Each line below should be quoted exactly, please.

╭──

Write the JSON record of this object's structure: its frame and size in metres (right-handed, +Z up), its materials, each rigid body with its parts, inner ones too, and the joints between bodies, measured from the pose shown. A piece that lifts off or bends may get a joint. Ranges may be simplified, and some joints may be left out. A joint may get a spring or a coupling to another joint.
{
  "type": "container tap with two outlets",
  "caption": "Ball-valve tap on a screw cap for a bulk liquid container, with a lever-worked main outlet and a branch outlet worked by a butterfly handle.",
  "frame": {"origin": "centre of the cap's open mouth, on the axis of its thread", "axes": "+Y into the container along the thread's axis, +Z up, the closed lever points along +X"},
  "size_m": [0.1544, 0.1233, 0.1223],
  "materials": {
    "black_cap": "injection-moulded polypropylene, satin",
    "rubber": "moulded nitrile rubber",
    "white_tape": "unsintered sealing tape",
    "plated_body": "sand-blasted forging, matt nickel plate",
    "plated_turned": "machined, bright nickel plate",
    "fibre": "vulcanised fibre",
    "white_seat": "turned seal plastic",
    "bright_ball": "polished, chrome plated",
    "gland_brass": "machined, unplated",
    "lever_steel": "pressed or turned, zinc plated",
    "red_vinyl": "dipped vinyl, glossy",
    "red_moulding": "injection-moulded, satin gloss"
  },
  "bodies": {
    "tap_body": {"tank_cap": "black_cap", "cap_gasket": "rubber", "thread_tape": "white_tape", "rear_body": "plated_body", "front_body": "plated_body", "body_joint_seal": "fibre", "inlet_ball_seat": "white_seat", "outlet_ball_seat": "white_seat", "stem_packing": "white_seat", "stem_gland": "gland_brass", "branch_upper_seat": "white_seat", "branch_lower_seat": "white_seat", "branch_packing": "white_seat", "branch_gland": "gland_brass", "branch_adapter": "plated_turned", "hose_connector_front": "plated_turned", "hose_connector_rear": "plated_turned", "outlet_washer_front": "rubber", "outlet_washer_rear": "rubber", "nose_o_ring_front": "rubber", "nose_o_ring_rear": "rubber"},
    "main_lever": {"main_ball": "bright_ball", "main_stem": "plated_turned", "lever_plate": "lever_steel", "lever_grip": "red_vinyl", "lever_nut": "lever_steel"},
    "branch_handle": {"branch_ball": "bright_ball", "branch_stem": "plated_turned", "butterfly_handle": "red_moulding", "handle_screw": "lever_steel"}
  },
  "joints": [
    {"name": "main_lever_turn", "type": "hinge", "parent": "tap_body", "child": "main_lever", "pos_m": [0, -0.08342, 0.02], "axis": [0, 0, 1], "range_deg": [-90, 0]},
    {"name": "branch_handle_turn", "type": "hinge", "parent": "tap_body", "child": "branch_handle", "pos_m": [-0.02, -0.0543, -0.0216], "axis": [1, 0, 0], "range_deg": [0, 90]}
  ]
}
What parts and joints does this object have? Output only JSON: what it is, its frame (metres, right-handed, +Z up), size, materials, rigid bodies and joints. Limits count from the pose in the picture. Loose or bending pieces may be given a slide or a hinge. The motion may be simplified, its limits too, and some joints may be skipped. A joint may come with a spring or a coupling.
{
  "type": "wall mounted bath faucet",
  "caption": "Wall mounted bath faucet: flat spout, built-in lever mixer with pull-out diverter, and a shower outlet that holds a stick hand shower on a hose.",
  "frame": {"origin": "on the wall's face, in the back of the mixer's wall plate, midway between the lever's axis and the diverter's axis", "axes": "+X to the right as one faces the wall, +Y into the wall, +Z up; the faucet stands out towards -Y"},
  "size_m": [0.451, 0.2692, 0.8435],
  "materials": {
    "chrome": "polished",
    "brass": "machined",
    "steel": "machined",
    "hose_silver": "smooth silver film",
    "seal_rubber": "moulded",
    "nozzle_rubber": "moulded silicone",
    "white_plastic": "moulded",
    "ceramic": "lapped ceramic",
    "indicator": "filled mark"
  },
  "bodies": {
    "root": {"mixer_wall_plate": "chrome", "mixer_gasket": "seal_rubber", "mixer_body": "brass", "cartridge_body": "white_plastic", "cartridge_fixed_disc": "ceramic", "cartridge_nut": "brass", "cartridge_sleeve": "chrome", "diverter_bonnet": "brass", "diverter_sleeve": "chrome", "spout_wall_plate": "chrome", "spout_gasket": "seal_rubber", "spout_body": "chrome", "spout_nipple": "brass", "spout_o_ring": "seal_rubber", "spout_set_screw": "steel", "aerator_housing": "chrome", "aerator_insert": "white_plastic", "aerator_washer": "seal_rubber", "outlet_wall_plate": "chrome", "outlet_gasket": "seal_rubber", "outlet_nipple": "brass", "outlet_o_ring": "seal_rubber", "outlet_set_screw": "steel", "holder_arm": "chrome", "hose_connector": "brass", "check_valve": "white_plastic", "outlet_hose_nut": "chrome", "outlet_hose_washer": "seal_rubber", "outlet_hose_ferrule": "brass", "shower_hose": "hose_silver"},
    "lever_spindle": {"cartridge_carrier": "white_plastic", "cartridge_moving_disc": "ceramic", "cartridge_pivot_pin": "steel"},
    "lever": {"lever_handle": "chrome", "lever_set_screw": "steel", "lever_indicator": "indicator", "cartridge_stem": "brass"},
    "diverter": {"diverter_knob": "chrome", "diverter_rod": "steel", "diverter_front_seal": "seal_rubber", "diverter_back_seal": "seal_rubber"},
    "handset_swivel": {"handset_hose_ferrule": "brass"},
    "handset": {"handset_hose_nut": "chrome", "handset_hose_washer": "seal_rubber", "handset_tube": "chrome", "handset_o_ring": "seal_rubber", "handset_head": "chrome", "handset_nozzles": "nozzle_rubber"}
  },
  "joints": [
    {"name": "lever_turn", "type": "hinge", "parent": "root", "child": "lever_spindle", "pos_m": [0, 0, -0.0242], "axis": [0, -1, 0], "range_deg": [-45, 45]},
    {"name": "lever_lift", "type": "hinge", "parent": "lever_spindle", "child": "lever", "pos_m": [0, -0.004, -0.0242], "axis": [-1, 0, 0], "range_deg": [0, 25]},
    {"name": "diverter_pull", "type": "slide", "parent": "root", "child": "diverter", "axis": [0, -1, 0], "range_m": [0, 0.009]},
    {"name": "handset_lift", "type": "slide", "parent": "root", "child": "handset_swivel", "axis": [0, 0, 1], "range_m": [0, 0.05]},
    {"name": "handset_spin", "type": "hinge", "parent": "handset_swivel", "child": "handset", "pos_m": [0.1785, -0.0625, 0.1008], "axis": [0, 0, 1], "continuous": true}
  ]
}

╰──

■ COMPLETED TASK:
Write the JSON record of this object's structure: its frame and size in metres (right-handed, +Z up), its materials, each rigid body with its parts, inner ones too, and the joints between bodies, measured from the pose shown. A piece that lifts off or bends may get a joint. Ranges may be simplified, and some joints may be left out. A joint may get a spring or a coupling to another joint.
{
  "type": "container tap with two outlets",
  "caption": "Ball-valve tap on a screw cap for a bulk liquid container, with a lever-worked main outlet and a branch outlet worked by a butterfly handle.",
  "frame": {"origin": "centre of the cap's open mouth, on the axis of its thread", "axes": "+Y into the container along the thread's axis, +Z up, the closed lever points along +X"},
  "size_m": [0.1544, 0.1233, 0.1223],
  "materials": {
    "black_cap": "injection-moulded polypropylene, satin",
    "rubber": "moulded nitrile rubber",
    "white_tape": "unsintered sealing tape",
    "plated_body": "sand-blasted forging, matt nickel plate",
    "plated_turned": "machined, bright nickel plate",
    "fibre": "vulcanised fibre",
    "white_seat": "turned seal plastic",
    "bright_ball": "polished, chrome plated",
    "gland_brass": "machined, unplated",
    "lever_steel": "pressed or turned, zinc plated",
    "red_vinyl": "dipped vinyl, glossy",
    "red_moulding": "injection-moulded, satin gloss"
  },
  "bodies": {
    "tap_body": {"tank_cap": "black_cap", "cap_gasket": "rubber", "thread_tape": "white_tape", "rear_body": "plated_body", "front_body": "plated_body", "body_joint_seal": "fibre", "inlet_ball_seat": "white_seat", "outlet_ball_seat": "white_seat", "stem_packing": "white_seat", "stem_gland": "gland_brass", "branch_upper_seat": "white_seat", "branch_lower_seat": "white_seat", "branch_packing": "white_seat", "branch_gland": "gland_brass", "branch_adapter": "plated_turned", "hose_connector_front": "plated_turned", "hose_connector_rear": "plated_turned", "outlet_washer_front": "rubber", "outlet_washer_rear": "rubber", "nose_o_ring_front": "rubber", "nose_o_ring_rear": "rubber"},
    "main_lever": {"main_ball": "bright_ball", "main_stem": "plated_turned", "lever_plate": "lever_steel", "lever_grip": "red_vinyl", "lever_nut": "lever_steel"},
    "branch_handle": {"branch_ball": "bright_ball", "branch_stem": "plated_turned", "butterfly_handle": "red_moulding", "handle_screw": "lever_steel"}
  },
  "joints": [
    {"name": "main_lever_turn", "type": "hinge", "parent": "tap_body", "child": "main_lever", "pos_m": [0, -0.08342, 0.02], "axis": [0, 0, 1], "range_deg": [-90, 0]},
    {"name": "branch_handle_turn", "type": "hinge", "parent": "tap_body", "child": "branch_handle", "pos_m": [-0.02, -0.0543, -0.0216], "axis": [1, 0, 0], "range_deg": [0, 90]}
  ]
}
What parts and joints does this object have? Output only JSON: what it is, its frame (metres, right-handed, +Z up), size, materials, rigid bodies and joints. Limits count from the pose in the picture. Loose or bending pieces may be given a slide or a hinge. The motion may be simplified, its limits too, and some joints may be skipped. A joint may come with a spring or a coupling.
{
  "type": "wall mounted bath faucet",
  "caption": "Wall mounted bath faucet: flat spout, built-in lever mixer with pull-out diverter, and a shower outlet that holds a stick hand shower on a hose.",
  "frame": {"origin": "on the wall's face, in the back of the mixer's wall plate, midway between the lever's axis and the diverter's axis", "axes": "+X to the right as one faces the wall, +Y into the wall, +Z up; the faucet stands out towards -Y"},
  "size_m": [0.451, 0.2692, 0.8435],
  "materials": {
    "chrome": "polished",
    "brass": "machined",
    "steel": "machined",
    "hose_silver": "smooth silver film",
    "seal_rubber": "moulded",
    "nozzle_rubber": "moulded silicone",
    "white_plastic": "moulded",
    "ceramic": "lapped ceramic",
    "indicator": "filled mark"
  },
  "bodies": {
    "root": {"mixer_wall_plate": "chrome", "mixer_gasket": "seal_rubber", "mixer_body": "brass", "cartridge_body": "white_plastic", "cartridge_fixed_disc": "ceramic", "cartridge_nut": "brass", "cartridge_sleeve": "chrome", "diverter_bonnet": "brass", "diverter_sleeve": "chrome", "spout_wall_plate": "chrome", "spout_gasket": "seal_rubber", "spout_body": "chrome", "spout_nipple": "brass", "spout_o_ring": "seal_rubber", "spout_set_screw": "steel", "aerator_housing": "chrome", "aerator_insert": "white_plastic", "aerator_washer": "seal_rubber", "outlet_wall_plate": "chrome", "outlet_gasket": "seal_rubber", "outlet_nipple": "brass", "outlet_o_ring": "seal_rubber", "outlet_set_screw": "steel", "holder_arm": "chrome", "hose_connector": "brass", "check_valve": "white_plastic", "outlet_hose_nut": "chrome", "outlet_hose_washer": "seal_rubber", "outlet_hose_ferrule": "brass", "shower_hose": "hose_silver"},
    "lever_spindle": {"cartridge_carrier": "white_plastic", "cartridge_moving_disc": "ceramic", "cartridge_pivot_pin": "steel"},
    "lever": {"lever_handle": "chrome", "lever_set_screw": "steel", "lever_indicator": "indicator", "cartridge_stem": "brass"},
    "diverter": {"diverter_knob": "chrome", "diverter_rod": "steel", "diverter_front_seal": "seal_rubber", "diverter_back_seal": "seal_rubber"},
    "handset_swivel": {"handset_hose_ferrule": "brass"},
    "handset": {"handset_hose_nut": "chrome", "handset_hose_washer": "seal_rubber", "handset_tube": "chrome", "handset_o_ring": "seal_rubber", "handset_head": "chrome", "handset_nozzles": "nozzle_rubber"}
  },
  "joints": [
    {"name": "lever_turn", "type": "hinge", "parent": "root", "child": "lever_spindle", "pos_m": [0, 0, -0.0242], "axis": [0, -1, 0], "range_deg": [-45, 45]},
    {"name": "lever_lift", "type": "hinge", "parent": "lever_spindle", "child": "lever", "pos_m": [0, -0.004, -0.0242], "axis": [-1, 0, 0], "range_deg": [0, 25]},
    {"name": "diverter_pull", "type": "slide", "parent": "root", "child": "diverter", "axis": [0, -1, 0], "range_m": [0, 0.009]},
    {"name": "handset_lift", "type": "slide", "parent": "root", "child": "handset_swivel", "axis": [0, 0, 1], "range_m": [0, 0.05]},
    {"name": "handset_spin", "type": "hinge", "parent": "handset_swivel", "child": "handset", "pos_m": [0.1785, -0.0625, 0.1008], "axis": [0, 0, 1], "continuous": true}
  ]
}